- [WORK TO BE COMPLETED]:
Search the records that follow and extract every line containing the string "JSON".

===== DATA SUPPLIED

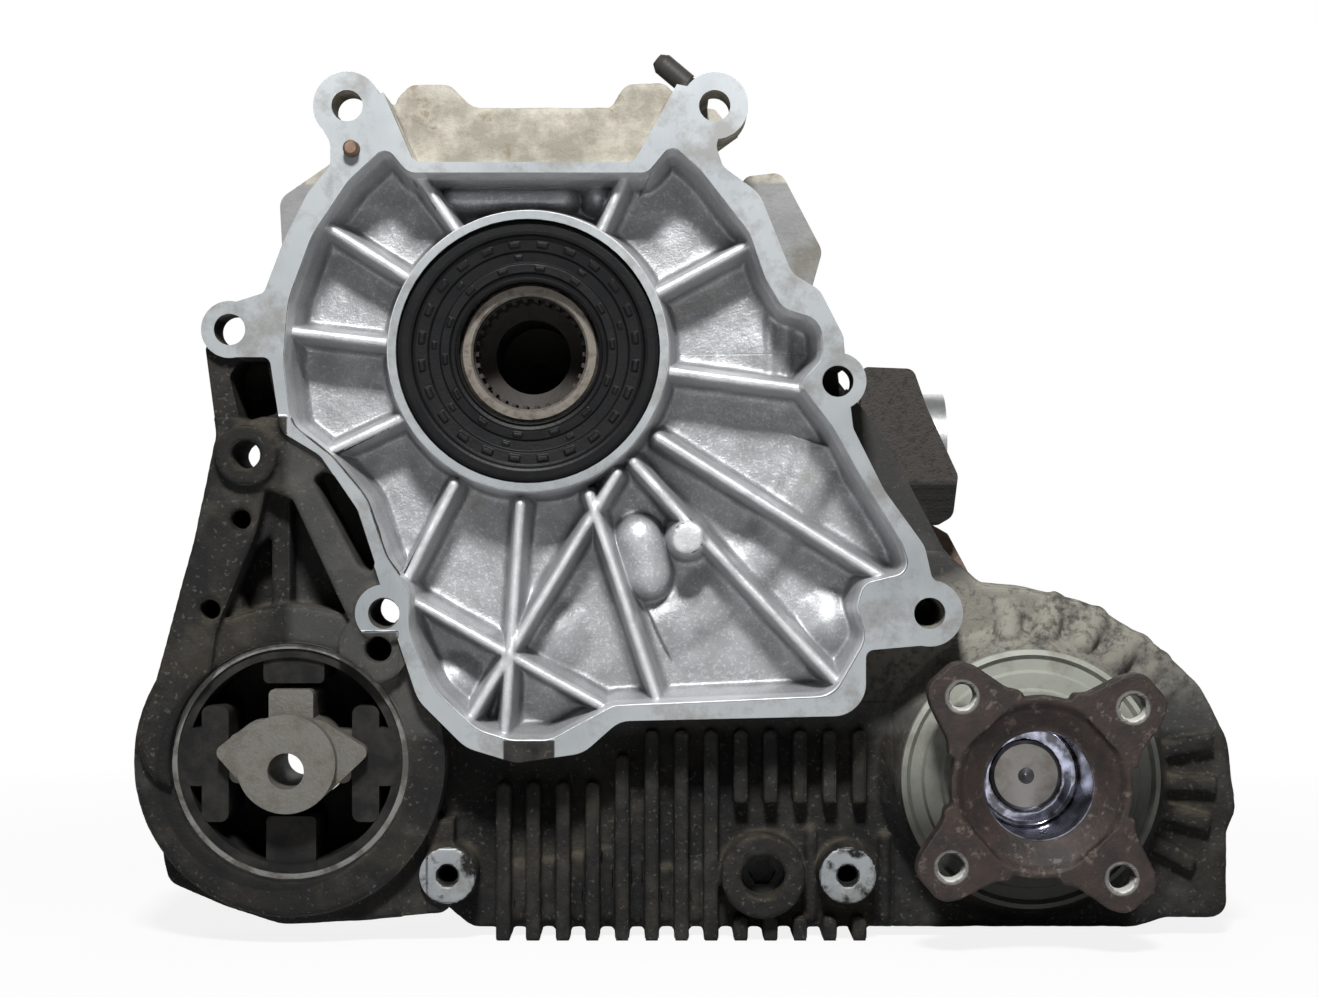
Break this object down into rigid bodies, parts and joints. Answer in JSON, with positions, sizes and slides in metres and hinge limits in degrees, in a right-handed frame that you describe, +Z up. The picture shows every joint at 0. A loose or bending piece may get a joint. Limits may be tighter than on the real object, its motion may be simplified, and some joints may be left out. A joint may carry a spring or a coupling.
{
  "type": "transfer case",
  "caption": "Chain-driven transfer case with finned aluminium housing, bell flange, sealed input bore, offset four-arm output flange and rubber bush mount.",
  "frame": {"origin": "centre of the input bore, just inside its mouth, 22 mm behind the gearbox face", "axes": "+X to the right seen from the gearbox, +Y back along the propeller shaft (the input axis), +Z up"},
  "size_m": [0.4014, 0.219, 0.3288],
  "materials": {
    "cast_case": "rough cast, with machined faces",
    "zinc_screws": "zinc plated",
    "pin_steel": "aged steel",
    "black_rubber": "matt",
    "bearing_steel": "ground",
    "motor_can": "drawn can",
    "black_plastic": "matt",
    "damping_foam": "fuzzy",
    "light_sleeve": "drawn",
    "core_aluminium": "cast",
    "chain_steel": "oiled",
    "shaft_steel": "turned",
    "rusty_steel": "light rust",
    "friction_lining": "paper lining",
    "pale_shield": "moulded, satin"
  },
  "bodies": {
    "case": {"gearbox_flange": "cast_case", "front_housing": "cast_case", "rear_housing": "cast_case", "case_bolts": "zinc_screws", "dowel_pin": "pin_steel", "input_seal": "black_rubber", "main_front_bearing": "bearing_steel", "main_rear_bearing": "bearing_steel", "rear_output_seal": "black_rubber", "output_front_bearing": "bearing_steel", "output_rear_bearing": "bearing_steel", "front_output_seal": "black_rubber", "servo_motor": "motor_can", "servo_connector": "black_plastic", "motor_wrap": "damping_foam", "mount_sleeve": "light_sleeve", "mount_rubber": "black_rubber", "mount_core": "core_aluminium", "filler_plug": "zinc_screws", "drain_plug": "zinc_screws", "bracket_tab": "pin_steel", "breather_pipe": "black_plastic", "oil_pump_body": "core_aluminium", "ramp_support_bearing": "bearing_steel", "drive_chain": "chain_steel", "ramp_balls": "bearing_steel"},
    "main_shaft": {"input_sleeve": "shaft_steel", "main_shaft": "shaft_steel", "rear_output_flange": "rusty_steel", "rear_flange_nut": "pin_steel", "clutch_hub": "shaft_steel", "friction_plates": "friction_lining", "oil_pump_rotor": "shaft_steel"},
    "clutch_drum": {"drive_sprocket": "shaft_steel", "clutch_basket": "shaft_steel", "steel_plates": "shaft_steel", "drum_needle_sleeve": "bearing_steel"},
    "front_output": {"front_output_shaft": "shaft_steel", "driven_sprocket": "shaft_steel", "front_output_flange": "rusty_steel", "dust_shield": "pale_shield"},
    "pressure_plate": {"pressure_plate": "shaft_steel"},
    "front_lever": {"ramp_lever_front": "shaft_steel", "clutch_thrust_bearing": "bearing_steel"},
    "rear_lever": {"ramp_lever_rear": "shaft_steel"},
    "cam": {"control_cam": "shaft_steel"},
    "worm": {"servo_worm": "shaft_steel"}
  },
  "joints": [
    {"name": "main_shaft_spin", "type": "hinge", "parent": "case", "child": "main_shaft", "pos_m": [0, 0, 0], "axis": [0, 1, 0], "continuous": true},
    {"name": "drum_spin", "type": "hinge", "parent": "case", "child": "clutch_drum", "pos_m": [0, 0, 0], "axis": [0, 1, 0], "continuous": true, "deforming": ["drive_chain"]},
    {"name": "front_output_spin", "type": "hinge", "parent": "case", "child": "front_output", "pos_m": [0.18134, 0, -0.15433], "axis": [0, 1, 0], "continuous": true, "deforming": ["drive_chain"]},
    {"name": "cam_turn", "type": "hinge", "parent": "case", "child": "cam", "pos_m": [0.086, 0, -0.008], "axis": [0, 1, 0], "range_deg": [0, 90]},
    {"name": "worm_turn", "type": "hinge", "parent": "case", "child": "worm", "pos_m": [0, 0.087, -0.0315], "axis": [1, 0, 0], "range_deg": [0, 2160]},
    {"name": "front_lever_turn", "type": "hinge", "parent": "case", "child": "front_lever", "pos_m": [0, 0, 0], "axis": [0, 1, 0], "range_deg": [-3, 0]},
    {"name": "rear_lever_turn", "type": "hinge", "parent": "case", "child": "rear_lever", "pos_m": [0, 0, 0], "axis": [0, 1, 0], "range_deg": [0, 3]},
    {"name": "plate_press", "type": "slide", "parent": "case", "child": "pressure_plate", "axis": [0, -1, 0], "range_m": [0, 0.0008]}
  ],
  "couplings": [
    {"joint": "front_output_spin", "follows": "drum_spin", "ratio": 1},
    {"joint": "worm_turn", "follows": "cam_turn", "ratio": 24},
    {"joint": "front_lever_turn", "follows": "cam_turn", "ratio": -0.029473},
    {"joint": "rear_lever_turn", "follows": "cam_turn", "ratio": 0.029473},
    {"joint": "plate_press", "follows": "cam_turn", "m_per_rad": 0.000446}
  ]
}
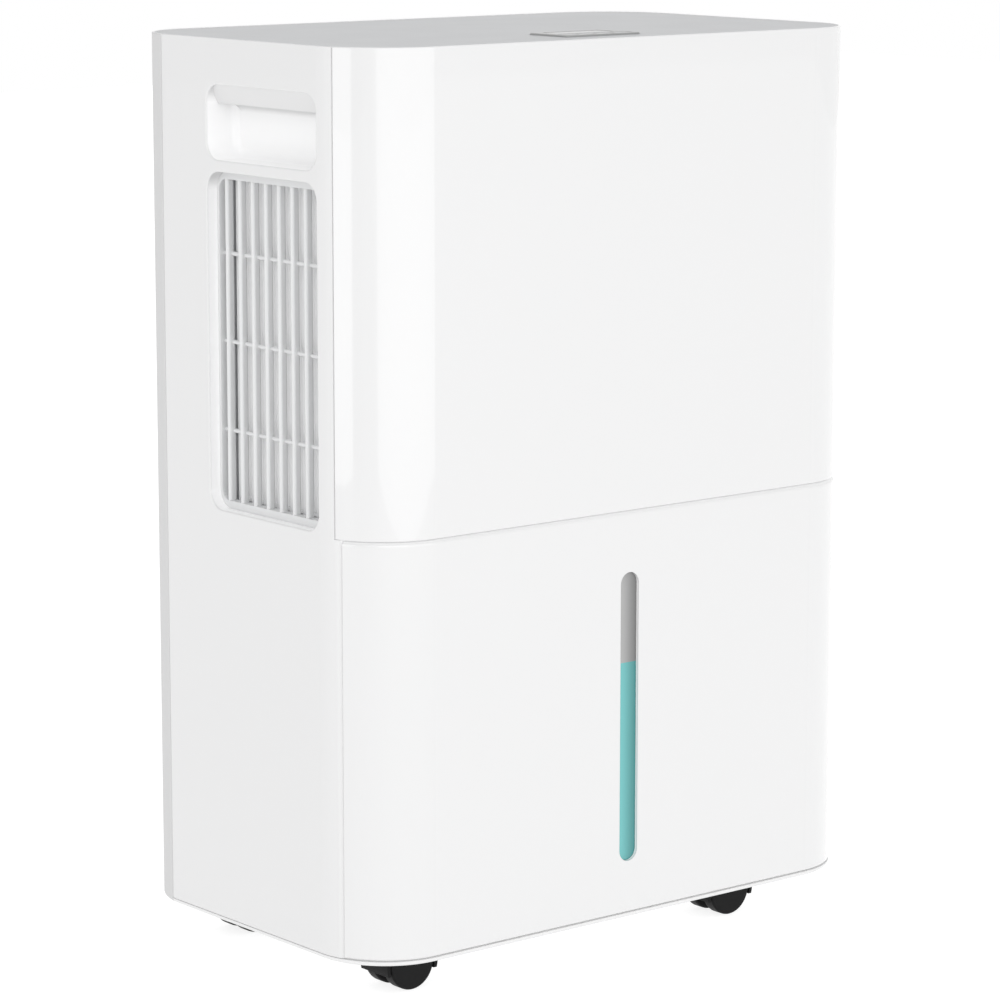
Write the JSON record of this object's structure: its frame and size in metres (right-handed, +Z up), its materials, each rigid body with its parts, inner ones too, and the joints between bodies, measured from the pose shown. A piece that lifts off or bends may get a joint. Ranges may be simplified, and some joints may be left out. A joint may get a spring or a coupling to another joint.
{
  "type": "dehumidifier",
  "caption": "Upright compressor dehumidifier with a draw-out water tank, level window, side handles, side outlet grille, top controls and swivel casters.",
  "frame": {"origin": "on the floor under the middle of the housing", "axes": "+X to the right seen from the front, +Y to the back, +Z up; the tank draws out along -Y"},
  "size_m": [0.37, 0.23, 0.5273],
  "materials": {
    "white_shell": "satin gloss",
    "base_plastic": "matt",
    "grey_top": "satin",
    "grey_pad": "satin",
    "key_plastic": "satin",
    "display_glass": "polished",
    "circuit_board": "solder mask",
    "bucket_plastic": "matt",
    "bail_plastic": "matt",
    "foam_float": "foam",
    "magnet_steel": "ground",
    "window_plastic": "polished",
    "water_tint": "clear tint",
    "inner_plastic": "matt",
    "black_plastic": "matt",
    "filter_plastic": "matt",
    "filter_net": "woven net",
    "hose_plastic": "matt",
    "plug_rubber": "matt",
    "screw_steel": "zinc plated",
    "fin_aluminium": "mill",
    "copper_pipe": "drawn copper",
    "compressor_paint": "black paint",
    "foot_rubber": "matt",
    "shaft_steel": "ground",
    "motor_steel": "zinc plated",
    "caster_black": "fine grain",
    "axle_steel": "ground",
    "wheel_black": "satin"
  },
  "bodies": {
    "housing": {"front_cover": "white_shell", "left_side_panel": "white_shell", "right_side_panel": "white_shell", "rear_cover": "white_shell", "side_grille": "white_shell", "outlet_vanes": "white_shell", "base_tray": "base_plastic", "top_cover": "grey_top", "control_pad": "grey_pad", "display_window": "display_glass", "display_board": "circuit_board", "partition_wall": "inner_plastic", "drip_deck": "inner_plastic", "scroll_housing": "inner_plastic", "level_switch": "black_plastic", "terminal_cover": "black_plastic", "control_box": "black_plastic", "cord_gland": "black_plastic", "drain_spigot": "hose_plastic", "cover_screws": "screw_steel", "condenser": "fin_aluminium", "evaporator": "fin_aluminium", "refrigerant_lines": "copper_pipe", "compressor": "compressor_paint", "accumulator": "compressor_paint", "compressor_feet": "foot_rubber", "fan_motor": "motor_steel"},
    "tank": {"tank_front": "white_shell", "tank_bucket": "bucket_plastic", "tank_lid": "bucket_plastic", "level_window": "window_plastic", "water_column": "water_tint"},
    "tank_handle": {"tank_handle": "bail_plastic"},
    "tank_float": {"tank_float": "foam_float", "float_magnet": "magnet_steel"},
    "air_filter": {"filter_frame": "filter_plastic", "filter_mesh": "filter_net"},
    "drain_plug": {"drain_plug": "plug_rubber"},
    "fan": {"fan_wheel": "black_plastic", "fan_shaft": "shaft_steel"},
    "power_button": {"power_button": "key_plastic"},
    "mode_button": {"mode_button": "key_plastic"},
    "humidity_button": {"humidity_button": "key_plastic"},
    "timer_button": {"timer_button": "key_plastic"},
    "caster_front_left": {"caster_front_left_body": "caster_black"},
    "wheels_front_left": {"caster_front_left_axle": "axle_steel", "caster_front_left_wheels": "wheel_black"},
    "caster_front_right": {"caster_front_right_body": "caster_black"},
    "wheels_front_right": {"caster_front_right_axle": "axle_steel", "caster_front_right_wheels": "wheel_black"},
    "caster_rear_left": {"caster_rear_left_body": "caster_black"},
    "wheels_rear_left": {"caster_rear_left_axle": "axle_steel", "caster_rear_left_wheels": "wheel_black"},
    "caster_rear_right": {"caster_rear_right_body": "caster_black"},
    "wheels_rear_right": {"caster_rear_right_axle": "axle_steel", "caster_rear_right_wheels": "wheel_black"}
  },
  "joints": [
    {"name": "tank_slide", "type": "slide", "parent": "housing", "child": "tank", "axis": [0, -1, 0], "range_m": [0, 0.24]},
    {"name": "tank_handle_pivot", "type": "hinge", "parent": "tank", "child": "tank_handle", "pos_m": [0, -0.08, 0.241], "axis": [1, 0, 0], "range_deg": [0, 90]},
    {"name": "float_pivot", "type": "hinge", "parent": "tank", "child": "tank_float", "pos_m": [0.11, -0.036, 0.224], "axis": [-1, 0, 0], "range_deg": [0, 8]},
    {"name": "filter_pull", "type": "slide", "parent": "housing", "child": "air_filter", "axis": [0, 1, 0], "range_m": [0, 0.04]},
    {"name": "drain_plug_pull", "type": "slide", "parent": "housing", "child": "drain_plug", "axis": [0, 1, 0], "range_m": [0, 0.025]},
    {"name": "fan_spin", "type": "hinge", "parent": "housing", "child": "fan", "pos_m": [0.02, 0, 0.392], "axis": [0, 1, 0], "continuous": true},
    {"name": "power_press", "type": "slide", "parent": "housing", "child": "power_button", "axis": [0, 0, -1], "range_m": [0, 0.0007], "stiffness_N_per_m": 300},
    {"name": "mode_press", "type": "slide", "parent": "housing", "child": "mode_button", "axis": [0, 0, -1], "range_m": [0, 0.0007], "stiffness_N_per_m": 300},
    {"name": "humidity_press", "type": "slide", "parent": "housing", "child": "humidity_button", "axis": [0, 0, -1], "range_m": [0, 0.0007], "stiffness_N_per_m": 300},
    {"name": "timer_press", "type": "slide", "parent": "housing", "child": "timer_button", "axis": [0, 0, -1], "range_m": [0, 0.0007], "stiffness_N_per_m": 300},
    {"name": "swivel_front_left", "type": "hinge", "parent": "housing", "child": "caster_front_left", "pos_m": [-0.1202, -0.0735, 0.03], "axis": [0, 0, 1], "continuous": true},
    {"name": "roll_front_left", "type": "hinge", "parent": "caster_front_left", "child": "wheels_front_left", "pos_m": [-0.1339, -0.0735, 0.015], "axis": [0, 1, 0], "continuous": true},
    {"name": "swivel_front_right", "type": "hinge", "parent": "housing", "child": "caster_front_right", "pos_m": [0.1202, -0.0735, 0.03], "axis": [0, 0, 1], "continuous": true},
    {"name": "roll_front_right", "type": "hinge", "parent": "caster_front_right", "child": "wheels_front_right", "pos_m": [0.1065, -0.0735, 0.015], "axis": [0, 1, 0], "continuous": true},
    {"name": "swivel_rear_left", "type": "hinge", "parent": "housing", "child": "caster_rear_left", "pos_m": [-0.1202, 0.0735, 0.03], "axis": [0, 0, 1], "continuous": true},
    {"name": "roll_rear_left", "type": "hinge", "parent": "caster_rear_left", "child": "wheels_rear_left", "pos_m": [-0.1339, 0.0735, 0.015], "axis": [0, 1, 0], "continuous": true},
    {"name": "swivel_rear_right", "type": "hinge", "parent": "housing", "child": "caster_rear_right", "pos_m": [0.1202, 0.0735, 0.03], "axis": [0, 0, 1], "continuous": true},
    {"name": "roll_rear_right", "type": "hinge", "parent": "caster_rear_right", "child": "wheels_rear_right", "pos_m": [0.1065, 0.0735, 0.015], "axis": [0, 1, 0], "continuous": true}
  ]
}
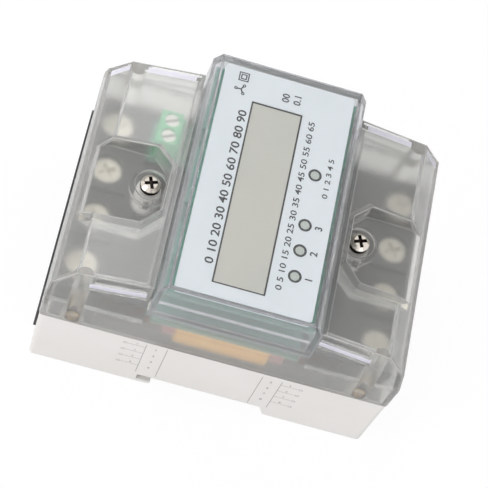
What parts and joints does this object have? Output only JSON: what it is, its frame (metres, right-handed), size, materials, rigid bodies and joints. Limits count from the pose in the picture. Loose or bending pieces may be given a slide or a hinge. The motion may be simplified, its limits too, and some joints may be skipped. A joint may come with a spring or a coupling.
{
  "type": "energy meter",
  "caption": "Energy meter for a mounting rail: white base, clear cover with winged sides and screw pockets, raised window over a display, wire entries along both long sides, sprung rail clips.",
  "frame": {"origin": "middle of the back plane, between the case's four sides", "axes": "+X across the rail towards the side of the sprung clips, +Y along the rail, +Z towards the front window"},
  "size_m": [0.1016, 0.075, 0.065],
  "materials": {
    "white_base": "warm white, fine satin",
    "clear_cover": "clear, slightly smoky plastic",
    "clear_window": "clear plastic",
    "panel": "bluish white with fine grey print",
    "display_glass": "grey-green blank display",
    "display_frame": "black",
    "board": "green solder mask",
    "lamp": "clear lens",
    "link": "black header",
    "chip": "black moulding",
    "film_capacitor": "yellow box",
    "storage_capacitor": "dark sleeve",
    "varistor": "red dip",
    "connector": "green",
    "terminal_block": "black",
    "cage": "tin-plated brass",
    "plated_screw": "nickel plated",
    "busbar": "copper",
    "transformer": "blue moulding",
    "zinc_screw": "zinc plated",
    "insert": "knurled brass",
    "clip": "white"
  },
  "bodies": {
    "case": {"base_housing": "white_base", "clear_cover": "clear_cover", "window_cover": "clear_window", "front_panel": "panel", "lcd_glass": "display_glass", "lcd_frame": "display_frame", "display_board": "board", "lamp_phase_1": "lamp", "lamp_phase_2": "lamp", "lamp_phase_3": "lamp", "lamp_pulse": "lamp", "main_board": "board", "board_link": "link", "metering_chip": "chip", "film_capacitor": "film_capacitor", "storage_capacitor": "storage_capacitor", "varistor_left": "varistor", "varistor_right": "varistor", "pulse_connector": "connector", "pulse_connector_screws": "plated_screw", "terminal_block_left": "terminal_block", "terminal_block_right": "terminal_block", "cage_left_1": "cage", "cage_left_2": "cage", "cage_left_3": "cage", "cage_left_4": "cage", "cage_right_1": "cage", "cage_right_2": "cage", "cage_right_3": "cage", "cage_right_4": "cage", "terminal_screws_left": "plated_screw", "terminal_screws_right": "plated_screw", "busbar_1": "busbar", "busbar_2": "busbar", "busbar_3": "busbar", "busbar_neutral": "busbar", "current_transformer_1": "transformer", "current_transformer_2": "transformer", "current_transformer_3": "transformer", "cover_screws": "plated_screw", "case_screws": "zinc_screw", "case_inserts": "insert"},
    "clip_near": {"rail_clip_near": "clip"},
    "clip_far": {"rail_clip_far": "clip"}
  },
  "joints": [
    {"name": "clip_near_slide", "type": "slide", "parent": "case", "child": "clip_near", "axis": [1, 0, 0], "range_m": [0, 0.0045], "stiffness_N_per_m": 1500, "springref_m": -0.0005},
    {"name": "clip_far_slide", "type": "slide", "parent": "case", "child": "clip_far", "axis": [1, 0, 0], "range_m": [0, 0.0045], "stiffness_N_per_m": 1500, "springref_m": -0.0005}
  ]
}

==========

- [CORRECT ANSWER]:
Break this object down into rigid bodies, parts and joints. Answer in JSON, with positions, sizes and slides in metres and hinge limits in degrees, in a right-handed frame that you describe, +Z up. The picture shows every joint at 0. A loose or bending piece may get a joint. Limits may be tighter than on the real object, its motion may be simplified, and some joints may be left out. A joint may carry a spring or a coupling.
Write the JSON record of this object's structure: its frame and size in metres (right-handed, +Z up), its materials, each rigid body with its parts, inner ones too, and the joints between bodies, measured from the pose shown. A piece that lifts off or bends may get a joint. Ranges may be simplified, and some joints may be left out. A joint may get a spring or a coupling to another joint.
What parts and joints does this object have? Output only JSON: what it is, its frame (metres, right-handed), size, materials, rigid bodies and joints. Limits count from the pose in the picture. Loose or bending pieces may be given a slide or a hinge. The motion may be simplified, its limits too, and some joints may be skipped. A joint may come with a spring or a coupling.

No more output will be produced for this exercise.